Presently he looked away from her through the big bay window which
overlooked the crowded floor of Lyne's Stores.

He had had this office built in the entresol and the big windows had
been put in so that he might at any time overlook the most important
department which it was his good fortune to control.
Now and again, as he saw, a head would be turned in his direction, and
he knew that the attention of all the girls was concentrated upon the
little scene, plainly visible from the floor below, in which an unwilling
employee was engaged.
She, too, was conscious of the fact, and her discomfort and dismay
increased. She made a little movement as if to go, but he stopped her.
"You don't understand, Odette," he said. His voice was soft and
melodious, and held the hint of a caress. "Did you read my little book?"
he asked suddenly.
She nodded.
"Yes, I read--some of it," she said, and the colour deepened on her face.
He chuckled.
"I suppose you thought it rather curious that a man in my position
should bother his head to write poetry, eh?" he asked. "Most of it was
written before I came into this beastly shop, my dear--before I
developed into a tradesman!"
She made no reply, and he looked at her curiously.
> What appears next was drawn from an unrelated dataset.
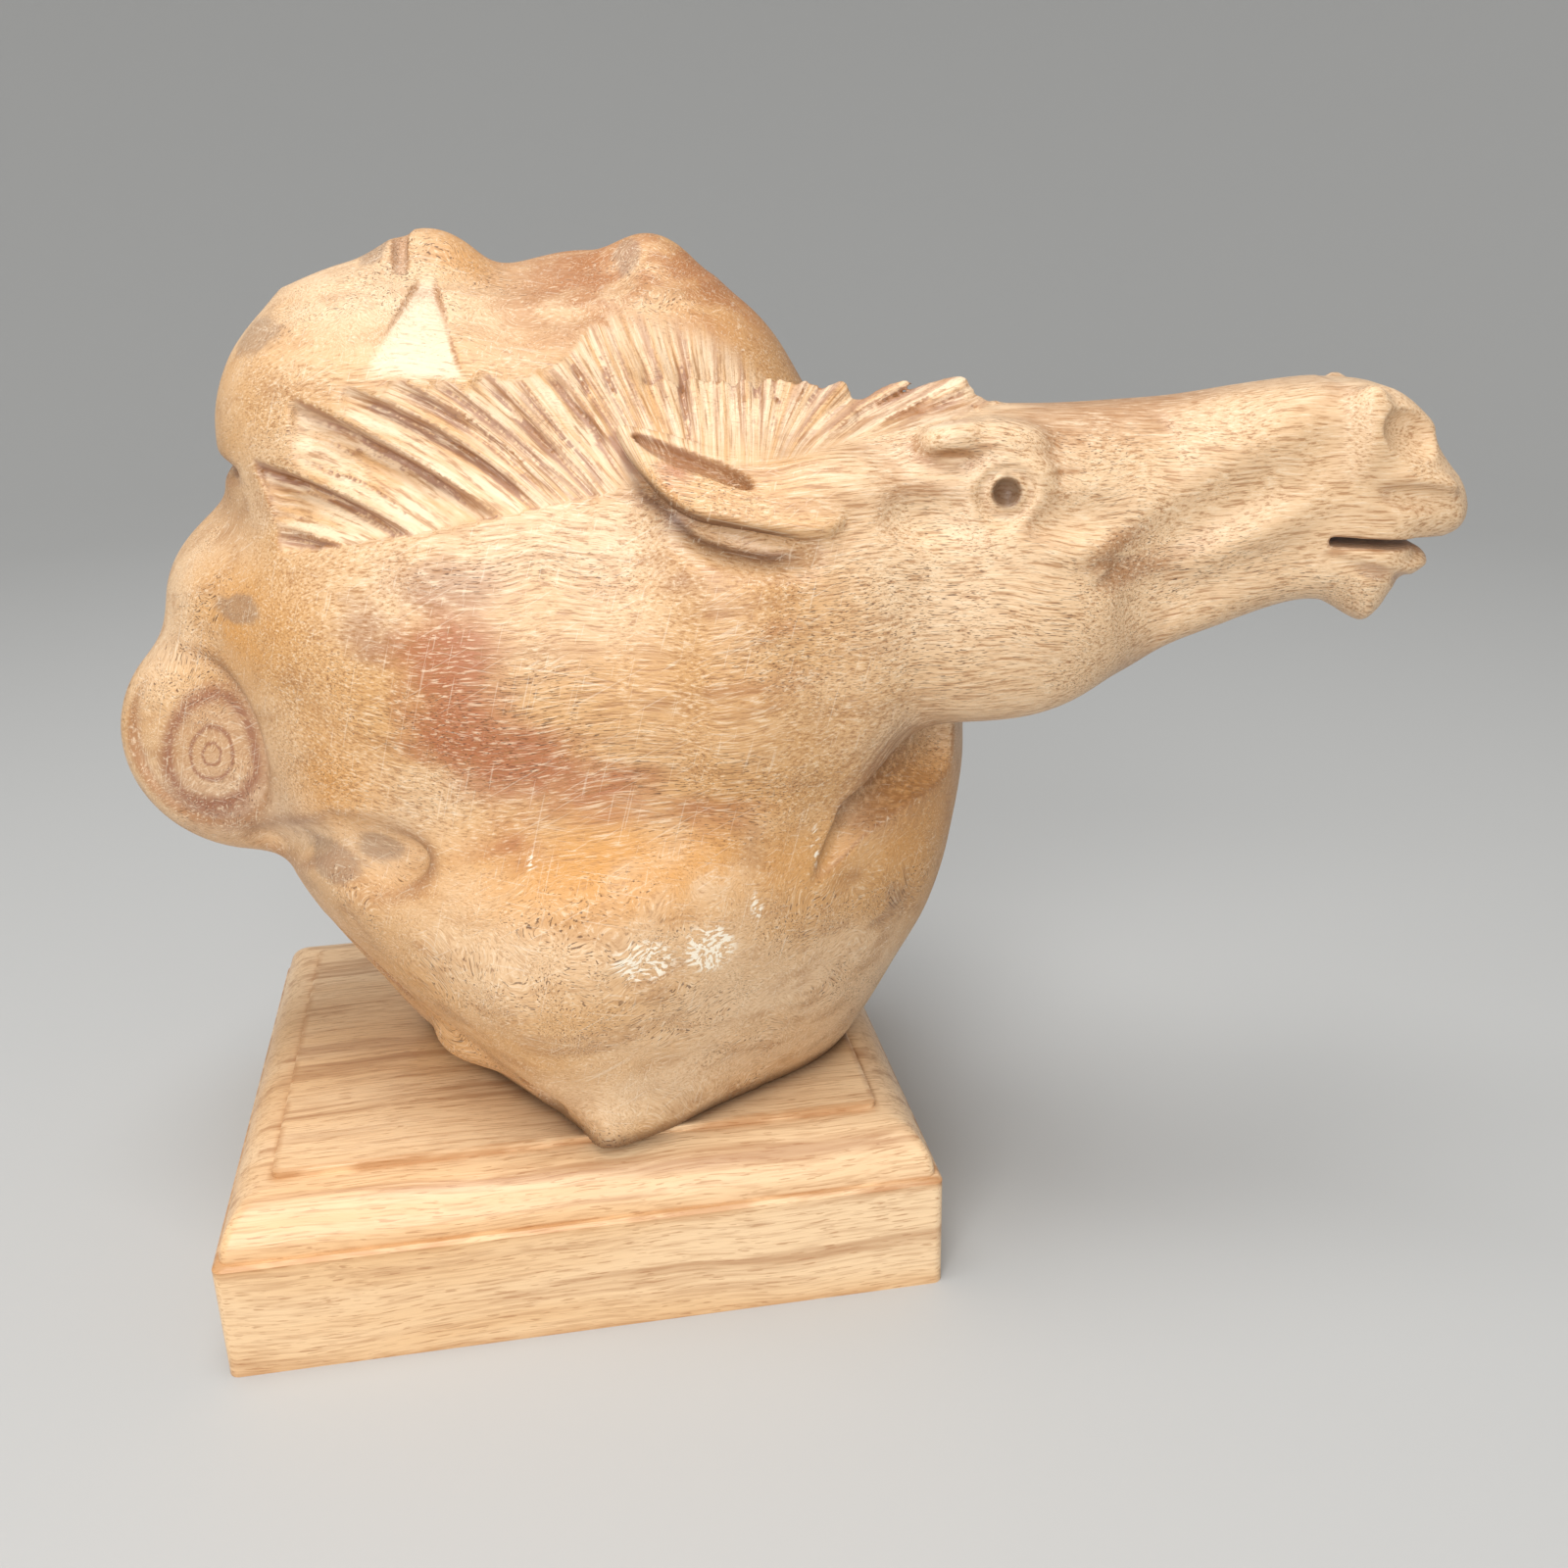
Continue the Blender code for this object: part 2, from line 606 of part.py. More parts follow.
def crest(points, low, high):
    """Distance to the mane's crest, a wedge with a thin flat edge."""
    x, y, z = points[..., 0], points[..., 1], points[..., 2]
    under = smooth_row(x, CREST, 1) - z
    side = np.abs(y - CREST_MIDDLE) - CREST_EDGE - CREST_SPREAD * np.clip(under, 0, CREST_FOOT)
    ends = np.maximum(CREST[0][0] - x, x - CREST[-1][0])
    return np.maximum(np.maximum(side * 0.78, -under), np.maximum(under - 1.6 * CREST_FOOT, ends))


# The crease of the throat, under the neck's lower edge.
THROAT_WORK = (
    (cut, 1.2, rod, (82, -26, 73), (71.5, -35, 70.5), 8.0, 6.5),
    (cut, 1.2, rod, (71.5, -35, 70.5), (62.8, -42, 65), 6.5, 4.4),
    (cut, 1.2, rod, (62.8, -42, 65), (55.5, -47.5, 54), 4.4, 1.0),
)


def carving_field(points):
    """Distance to the carving: less than nothing inside the wood."""
    burl = worked(points, trunk_field(points), BURL_WORK)
    head = worked(both_sides(points), loft(points, HEAD, HEAD_MIDLINE), HEAD_WORK)
    fillet = 10 - 7 * step_up(points[..., 0], 44, 60)
    field = join(burl, head, fillet)
    field = worked(points, field, THROAT_WORK)
    field = join(field, crest(points, 0, 0), 2.5)
    field = with_mane(points, field)
    field = worked(points, field, EAR_WORK)
    return np.maximum(field, -points[..., 2])


def drawn_out(field, cell):
    """The surface of a field as points and four-sided faces, in design millimetres."""
    wide = cell * BLOCK
    counts = np.ceil((DESIGN_HIGH - DESIGN_LOW) / wide).astype(int)
    axes = [DESIGN_LOW[i] + wide * (np.arange(counts[i]) + 0.5) for i in range(3)]
    middles = np.stack(np.meshgrid(*axes, indexing="ij"), axis=-1)
    rough = field(middles)
    near = np.abs(rough) < wide * 1.2 + 4
    values = np.sign(rough) * wide
    for i in range(3):
        values = np.repeat(values, BLOCK, axis=i)
        near = np.repeat(near, BLOCK, axis=i)
    places = np.argwhere(near)
    values[near] = field(DESIGN_LOW + (places + 0.5) * cell)
    grid = openvdb.FloatGrid(float(wide))
    grid.copyFromArray(np.ascontiguousarray(values.astype(np.float32)))
    points, quads = grid.convertToQuads(0.0)
    return DESIGN_LOW + (points.astype(float) + 0.5) * cell, quads


def wood(name, colour, roughness):
    """A plain wooden material."""
    material = bpy.data.materials.new(name)
    material.use_nodes = True
    shader = material.node_tree.nodes["Principled BSDF"]
    shader.inputs["Base Color"].default_value = (*colour, 1)
    shader.inputs["Roughness"].default_value = roughness
    shader.inputs["Metallic"].default_value = 0
    return material


def make_carving(collection):
    """The burl with the head carved out of it, one piece of wood, turned a little on its plinth."""
    points, quads = drawn_out(carving_field, CELL)
    scale = CARVING_HEIGHT / DESIGN_HEIGHT
    mesh = bpy.data.meshes.new("carved_horse_head")
    mesh.from_pydata((points * scale).tolist(), [], quads.tolist())
    mesh.validate()
    obj = bpy.data.objects.new("carved_horse_head", mesh)
    obj.location = (0, 0, PLINTH_HEIGHT + SEAT_GAP)
    obj.rotation_euler = (0, 0, CARVING_TURN)
    collection.objects.link(obj)
    mesh.shade_smooth()
    mesh.materials.append(wood("oiled driftwood", (0.66, 0.40, 0.17), 0.5))
    fewer = obj.modifiers.new("fewer faces", "DECIMATE")
    fewer.ratio = TRIANGLES / (2 * len(quads))
    return obj


def make_plinth(collection):
    """A board whose upright edges are eased, with its top drawn in through the moulding's profile."""
    bm = bmesh.new()
    bmesh.ops.create_cube(bm, size=1)
    face_height = PLINTH_HEIGHT - MOULDING_DROP
    bmesh.ops.scale(bm, vec=(PLINTH_LENGTH, PLINTH_DEPTH, face_height), verts=bm.verts)
    bmesh.ops.translate(bm, vec=(0, 0, face_height / 2), verts=bm.verts)
    upright = [e for e in bm.edges if abs(e.verts[0].co.z - e.verts[1].co.z) > face_height / 2]
    bmesh.ops.bevel(bm, geom=upright, offset=PLINTH_CORNER, segments=3, profile=0.5, affect="EDGES")
    top = max(bm.faces, key=lambda f: f.calc_center_median().z)
    # The profile: how far in from the end face, and height above the upright face.
    round_rise = MOULDING_DROP - MOULDING_STEP
    round_reach = MOULDING_SIDE_INSET - MOULDING_LEDGE - MOULDING_SHELF
    steps = [(EDGE_EASE, 0.0), (MOULDING_LEDGE, 0.0)]
    for i in range(1, MOULDING_FACETS + 1):
        turn = math.pi / 2 * i / MOULDING_FACETS
        steps.append((MOULDING_LEDGE + round_reach * (1 - math.cos(turn)), round_rise * math.sin(turn)))
    steps.append((MOULDING_SIDE_INSET, round_rise))
    steps.append((MOULDING_SIDE_INSET + EDGE_EASE, MOULDING_DROP))
    outline = [v.co.copy() for v in top.verts]
    for v in top.verts:
        v.co.z -= EDGE_EASE
    for inset, rise in steps:
        share = inset / MOULDING_SIDE_INSET
        new = bmesh.ops.extrude_face_region(bm, geom=[top])
        bm.faces.remove(top)
        top = next(g for g in new["geom"] if isinstance(g, bmesh.types.BMFace))
        for vert, corner in zip(top.verts, outline):
            vert.co.x = corner.x * (1 - 2 * share * MOULDING_SIDE_INSET / PLINTH_LENGTH)
            vert.co.y = corner.y * (1 - 2 * share * MOULDING_FRONT_INSET / PLINTH_DEPTH)
            vert.co.z = face_height + rise
    mesh = bpy.data.meshes.new("plinth")
    bm.normal_update()
    bm.to_mesh(mesh)
    bm.free()
    obj = bpy.data.objects.new("plinth", mesh)
    collection.objects.link(obj)
    mesh.shade_smooth()
    mesh.set_sharp_from_angle(angle=math.radians(35))
    mesh.materials.append(wood("varnished plinth wood", (0.64, 0.37, 0.15), 0.35))
    return obj


def main():
    for obj in list(bpy.data.objects):
        bpy.data.objects.remove(obj)
    collection = bpy.data.collections.new("Driftwood horse head")
    bpy.context.scene.collection.children.link(collection)
    make_plinth(collection)
    make_carving(collection)


if __name__ == "__main__":
    main()
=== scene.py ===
"""The driftwood horse head dressed for show: the fine carving, the wood, the plinth and a plain stage."""

import math

import bpy
import numpy as np
import openvdb
from mathutils import Matrix, Vector


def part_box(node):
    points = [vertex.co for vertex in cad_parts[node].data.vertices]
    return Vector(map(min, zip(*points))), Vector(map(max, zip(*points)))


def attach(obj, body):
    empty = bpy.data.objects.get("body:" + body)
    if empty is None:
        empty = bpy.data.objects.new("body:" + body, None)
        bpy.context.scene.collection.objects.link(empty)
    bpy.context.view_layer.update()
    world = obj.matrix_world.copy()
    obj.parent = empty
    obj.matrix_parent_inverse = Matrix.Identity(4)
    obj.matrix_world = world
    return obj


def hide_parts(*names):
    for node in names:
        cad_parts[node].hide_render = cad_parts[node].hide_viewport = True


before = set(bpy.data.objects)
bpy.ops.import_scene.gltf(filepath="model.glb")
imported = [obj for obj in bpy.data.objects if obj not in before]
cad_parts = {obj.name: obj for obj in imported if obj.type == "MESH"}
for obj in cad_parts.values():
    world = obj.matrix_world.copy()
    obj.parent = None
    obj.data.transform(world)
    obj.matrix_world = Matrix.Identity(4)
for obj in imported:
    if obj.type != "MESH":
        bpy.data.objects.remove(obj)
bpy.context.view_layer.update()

bl_info = {
    "name": "Driftwood Horse Head",
    "version": (1, 0, 0),
    "blender": (4, 5, 0),
    "location": "3D View > Sidebar > Horse Head",
    "description": "Carves the horse head out of its burl, moulds its plinth and sets the stage",
    "category": "Add Mesh",
}

MM = 0.001
CARVING = "carved_horse_head"
PLINTH = "plinth"
CARVING_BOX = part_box(CARVING)
PLINTH_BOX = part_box(PLINTH)

# The carving's own frame, in design millimetres, stands turned on the plinth's top.
DESIGN_HEIGHT = 168.0
DESIGN_LOW = np.array((-96.0, -72.0, -8.0))
DESIGN_HIGH = np.array((182.0, 68.0, 176.0))
TURN = math.radians(-9.5)
SCALE = (CARVING_BOX[1][2] - CARVING_BOX[0][2]) / DESIGN_HEIGHT

# The surface is looked for in blocks of so many cells a side, in a band of so many blocks and millimetres.
BLOCK = 4
BAND_BLOCKS = 1.3
BAND = 3.0
# A shape is worked out as far round it as its fillet and this much more.
ROOM = 6.0
# Half the distance over which a slope is measured.
SLOPE_STEP = 0.25

# Trunk of the burl, from the plinth up: height, left, right, front, back.
TRUNK = (
    (-6, -30, 54, -42, 30),
    (0, -33, 62, -48, 36),
    (8, -37, 67, -54, 42),
    (20, -40, 73, -58, 47),
    (34, -47, 80, -59.5, 51),
    (50, -54, 84.5, -58, 54),
    (66, -58, 87, -54, 56),
    (82, -60, 87, -50, 56),
    (100, -61, 83, -45, 54),
    (118, -56, 72, -39, 50),
    (134, -54, 57, -33, 44),
    (146, -48, 44, -26, 37),
    (154, -38, 32, -12, 26),
)
TRUNK_SQUARENESS = 2.2

# Flats that taper the trunk towards the tip it stands on: outward direction, distance, blend width.
TAPERS = (
    ((-0.600, -0.560, -0.57), 20.6, 8),
    ((0.474, -0.774, -0.41), 45.5, 14),
)

# Neck and head seen from the side: place along the head, top, bottom, half width.
HEAD_MIDLINE = -28.0
HEAD_SQUARENESS = 2.4
HEAD = (
    (24, 124, 78, 12),
    (40, 133, 62, 26),
    (52, 133.5, 62, 25.5),
    (62, 134.5, 66, 24),
    (74, 136.5, 77.5, 21.5),
    (86, 137.0, 80, 19.5),
    (98, 136.8, 82.5, 17.5),
    (110, 137.2, 86.5, 15.0),
    (124, 138, 94.5, 13.0),
    (138, 139, 100, 11.8),
    (146, 139.6, 102, 11.0),
)

# Crest of the mane, a wedge on top of the neck: place along, top.
CREST = (
    (-4, 132),
    (14, 143.5),
    (42, 143),
    (62, 142),
    (65, 139.2),
    (69, 141.4),
    (82, 142.4),
    (88, 137),
    (96, 130),
)
CREST_MIDDLE = -25.0
CREST_EDGE = 0.9
CREST_SPREAD = 0.8
CREST_LEAN = 0.78
CREST_FOOT = 9.0
CREST_SUNK = 1.6
CREST_FILLET = 2.5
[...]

"What did you think of them?" he asked.
Her lips were trembling, and again he mistook the symptoms.
"I thought they were perfectly horrible," she said in a low voice.
"Horrible!"
He raised his eyebrows.
"How very middle-class you are, Miss Rider!" he scoffed. "Those

verses have been acclaimed by some of the best critics in the country as
reproducing all the beauties of the old Hellenic poetry."
She went to speak, but stopped herself and stood with lips compressed.
Thornton Lyne shrugged his shoulders and strode to the other end of
his luxuriously equipped office.
"Poetry, like cucumbers, is an acquired taste," he said after a while.